* WHAT YOU NEED TO DO *
Every record that follows should be printed verbatim.

──────── RAW DATA ────────

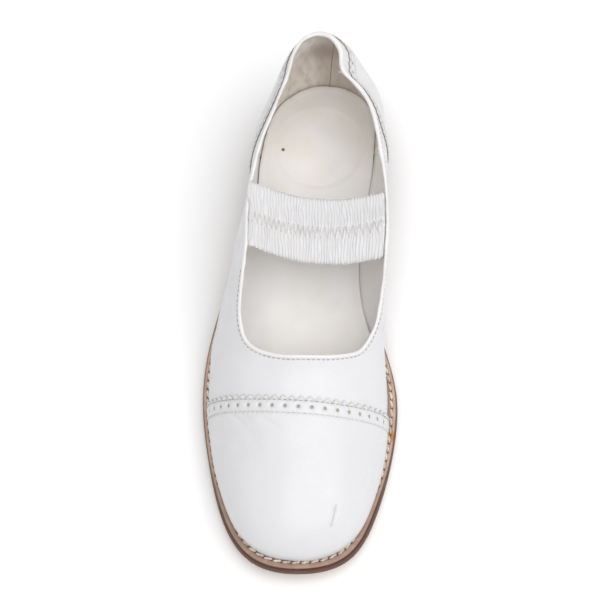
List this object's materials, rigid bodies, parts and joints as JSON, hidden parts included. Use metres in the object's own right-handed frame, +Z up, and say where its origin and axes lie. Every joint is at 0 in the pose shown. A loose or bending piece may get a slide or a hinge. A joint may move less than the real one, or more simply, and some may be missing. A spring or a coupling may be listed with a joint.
{
  "type": "heeled shoe",
  "caption": "Slip-on leather shoe with a round capped toe, a gathered strap over the instep, a welted sole and a low stacked heel, for the right foot.",
  "frame": {"origin": "on the ground, under the middle of the shoe's bounding box", "axes": "+Z up from the ground, +Y towards the heel, -Y towards the toe, +X towards the medial side of this right shoe"},
  "size_m": [0.0977, 0.2613, 0.0905],
  "materials": {
    "outsole_leather": "waxed edge, satin",
    "heel_leather": "stacked layers with a waxed edge, satin",
    "welt_leather": "natural veg-tanned, matte",
    "upper_leather": "smooth glossy white",
    "cap_leather": "smooth glossy white",
    "counter_leather": "smooth glossy white",
    "strap_leather": "gathered soft leather over elastic, satin",
    "insole_leather": "off-white, matte"
  },
  "bodies": {
    "root": {"outsole": "outsole_leather", "heel": "heel_leather", "welt": "welt_leather", "upper": "upper_leather", "toe_cap": "cap_leather", "heel_counter": "counter_leather", "instep_strap": "strap_leather", "insole": "insole_leather"}
  },
  "joints": []
}
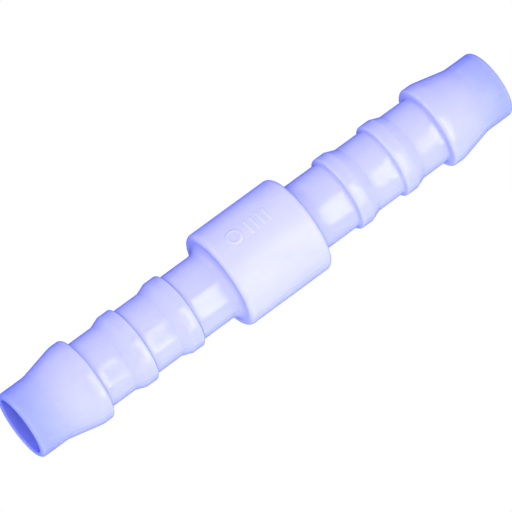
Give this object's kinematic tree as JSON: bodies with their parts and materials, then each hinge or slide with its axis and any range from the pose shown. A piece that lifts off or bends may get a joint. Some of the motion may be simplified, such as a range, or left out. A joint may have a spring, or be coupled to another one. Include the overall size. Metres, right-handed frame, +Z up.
{
  "type": "barbed hose connector",
  "caption": "Straight barbed hose connector in milky translucent plastic: a round centre collar with a barbed hose tail on each side and a through bore.",
  "frame": {"origin": "on the axis, at the middle of the centre collar, half way between the two lips", "axes": "+X along the bore towards the right lip, +Z up through the collar near its raised marks with the part lying on its side, +Y across"},
  "size_m": [0.0636, 0.0116, 0.0116],
  "materials": {
    "milky_plastic": "satin as-moulded surface, milky and translucent, with a lavender-blue cast that deepens in the bore and at the edges"
  },
  "bodies": {
    "root": {"centre_collar": "milky_plastic", "raised_marks": "milky_plastic", "left_tail": "milky_plastic", "left_inner_barb": "milky_plastic", "left_outer_barb": "milky_plastic", "left_end_barb": "milky_plastic", "left_nose": "milky_plastic", "right_tail": "milky_plastic", "right_inner_barb": "milky_plastic", "right_outer_barb": "milky_plastic", "right_end_barb": "milky_plastic", "right_nose": "milky_plastic"}
  },
  "joints": []
}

────────

* COMPLETE RESPONSE *
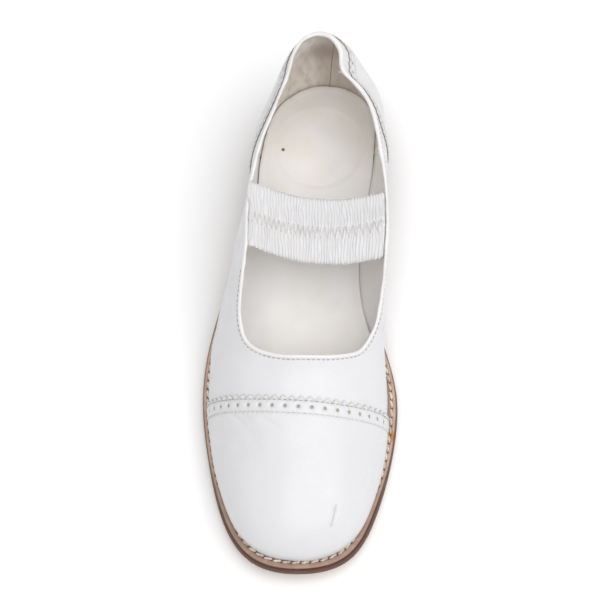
List this object's materials, rigid bodies, parts and joints as JSON, hidden parts included. Use metres in the object's own right-handed frame, +Z up, and say where its origin and axes lie. Every joint is at 0 in the pose shown. A loose or bending piece may get a slide or a hinge. A joint may move less than the real one, or more simply, and some may be missing. A spring or a coupling may be listed with a joint.
{
  "type": "heeled shoe",
  "caption": "Slip-on leather shoe with a round capped toe, a gathered strap over the instep, a welted sole and a low stacked heel, for the right foot.",
  "frame": {"origin": "on the ground, under the middle of the shoe's bounding box", "axes": "+Z up from the ground, +Y towards the heel, -Y towards the toe, +X towards the medial side of this right shoe"},
  "size_m": [0.0977, 0.2613, 0.0905],
  "materials": {
    "outsole_leather": "waxed edge, satin",
    "heel_leather": "stacked layers with a waxed edge, satin",
    "welt_leather": "natural veg-tanned, matte",
    "upper_leather": "smooth glossy white",
    "cap_leather": "smooth glossy white",
    "counter_leather": "smooth glossy white",
    "strap_leather": "gathered soft leather over elastic, satin",
    "insole_leather": "off-white, matte"
  },
  "bodies": {
    "root": {"outsole": "outsole_leather", "heel": "heel_leather", "welt": "welt_leather", "upper": "upper_leather", "toe_cap": "cap_leather", "heel_counter": "counter_leather", "instep_strap": "strap_leather", "insole": "insole_leather"}
  },
  "joints": []
}
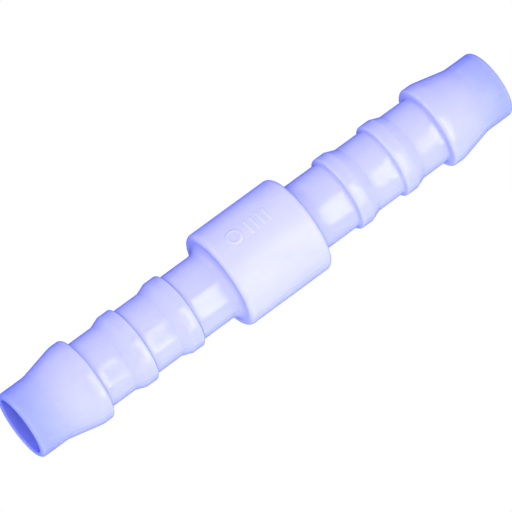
Give this object's kinematic tree as JSON: bodies with their parts and materials, then each hinge or slide with its axis and any range from the pose shown. A piece that lifts off or bends may get a joint. Some of the motion may be simplified, such as a range, or left out. A joint may have a spring, or be coupled to another one. Include the overall size. Metres, right-handed frame, +Z up.
{
  "type": "barbed hose connector",
  "caption": "Straight barbed hose connector in milky translucent plastic: a round centre collar with a barbed hose tail on each side and a through bore.",
  "frame": {"origin": "on the axis, at the middle of the centre collar, half way between the two lips", "axes": "+X along the bore towards the right lip, +Z up through the collar near its raised marks with the part lying on its side, +Y across"},
  "size_m": [0.0636, 0.0116, 0.0116],
  "materials": {
    "milky_plastic": "satin as-moulded surface, milky and translucent, with a lavender-blue cast that deepens in the bore and at the edges"
  },
  "bodies": {
    "root": {"centre_collar": "milky_plastic", "raised_marks": "milky_plastic", "left_tail": "milky_plastic", "left_inner_barb": "milky_plastic", "left_outer_barb": "milky_plastic", "left_end_barb": "milky_plastic", "left_nose": "milky_plastic", "right_tail": "milky_plastic", "right_inner_barb": "milky_plastic", "right_outer_barb": "milky_plastic", "right_end_barb": "milky_plastic", "right_nose": "milky_plastic"}
  },
  "joints": []
}